The US Supreme Court’s 2023 decision in Mallory v. Norfolk Southern Railway Company dealt with similar issues. But that case dealt with Pennsylvania’s “unique statutory scheme, which expressly provides that registration constitutes consent to ‘general personal jurisdiction,’” according to Textron’s filing. “No other state has such a statute, including North Carolina.”
“The Court of Appeals extended Mallory to North Carolina — even while acknowledging that North Carolina’s statutes contain no express consent language,” the court filing added. “This places North Carolina among a tiny handful of jurisdictions to embrace consent-by-registration, at odds with the overwhelming weight of authority from other states.”

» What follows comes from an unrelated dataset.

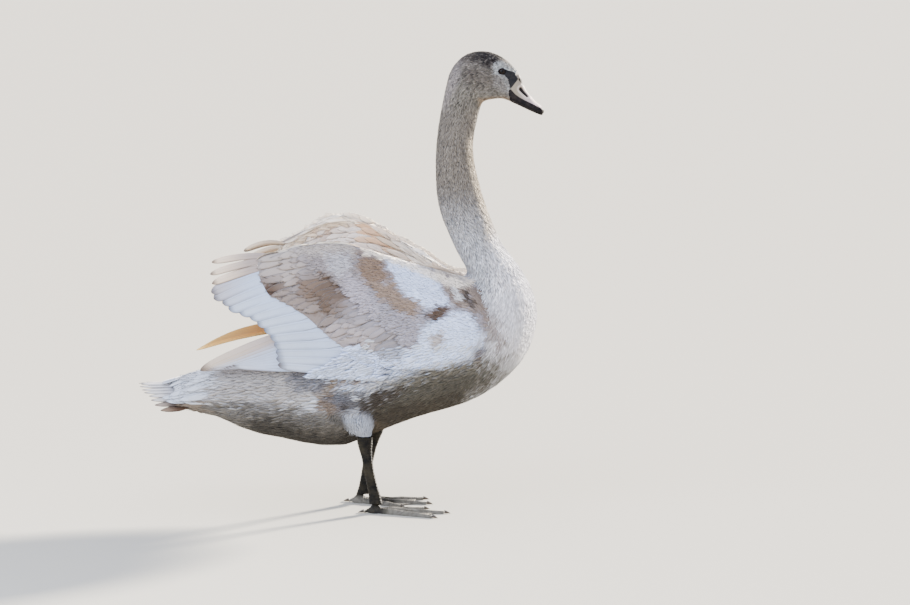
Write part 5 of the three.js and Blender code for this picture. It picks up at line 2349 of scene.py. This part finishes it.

“The stakes could hardly be higher,” Textron’s lawyers argued. “The decision affects every foreign corporation and limited liability company registered in North Carolina — thousands of businesses that registered in reliance on settled jurisdictional expectations. It exposes them to litigation with no connection to this state, brought by plaintiffs from anywhere in the country, over conduct occurring entirely elsewhere.”
“It transforms North Carolina into a magnet for forum-shopping and burdens its courts with disputes that have nothing to do with this state or its citizens,” the court filing continued. “And by deterring businesses from registering here — or encouraging them to withdraw — it threatens North Carolina’s economic competitiveness with neighboring states that have rejected this theory.”
North Carolina-based PDII owned the jet involved in the 2024 Arkansas accident. As the pilot attempted to take off, controls were unresponsive. Aborting the takeoff, the plane ran out of runway and ended up running off the runway. During the incident, “one or more elevator cables in the Airplane’s tail snapped during takeoff,” according to the Appeals Court opinion.
PDII sued Sky Aircraft Maintenance and its employee, Steve Trent, in North Carolina state court. The suit also targeted Textron and a separate Kansas-based company, Textron Aviation. “Textron and Textron Aviation do not share employees, offices, accounts, or business operations,” Textron’s lawyers wrote.
Textron “has no physical presence in the state: it has no offices, facilities, bank accounts, or employees here,” according to the state Supreme Court filing. “Unlike Textron Aviation, Textron doesn’t make or sell aircraft or components, so it did not make or sell the component that PDII complains about.”
“Textron doesn’t market aircraft products or services in the state or to its residents,” the filing continued. “Textron doesn’t have any contracts requiring performance in North Carolina. Textron didn’t have any interactions with Sky Aircraft or Trent, the other defendants. Nor does Textron have continuing or systemic contacts with the state.”
The Appeals Court rejected Textron’s arguments.
“North Carolina’s Long Arm Statute provides that state courts will have personal jurisdiction ‘[i]n any action, whether the claim arises within or without this State, in which a claim is asserted against a party who when service of process is made upon such party … [i]s a domestic corporation,’” Judge Julee Flood wrote last month. “Thus, because N.C.G.S. § 55-15-05(b) states that a registered foreign corporation ‘has the same but no greater rights and has the same but no greater privileges as, and is subject to the same duties, restrictions, penalties, and liabilities now or later imposed on, a domestic corporation of like character[,]’ we conclude a registered foreign corporation may sue or be sued to the same extent as a domestic corporation and is subject to personal jurisdiction.”
“[W]e hold a foreign corporation that obtains a certificate of authority consents to general personal jurisdiction in North Carolina; therefore, we affirm the trial court’s order denying Defendant’s motion to dismiss,” Flood explained.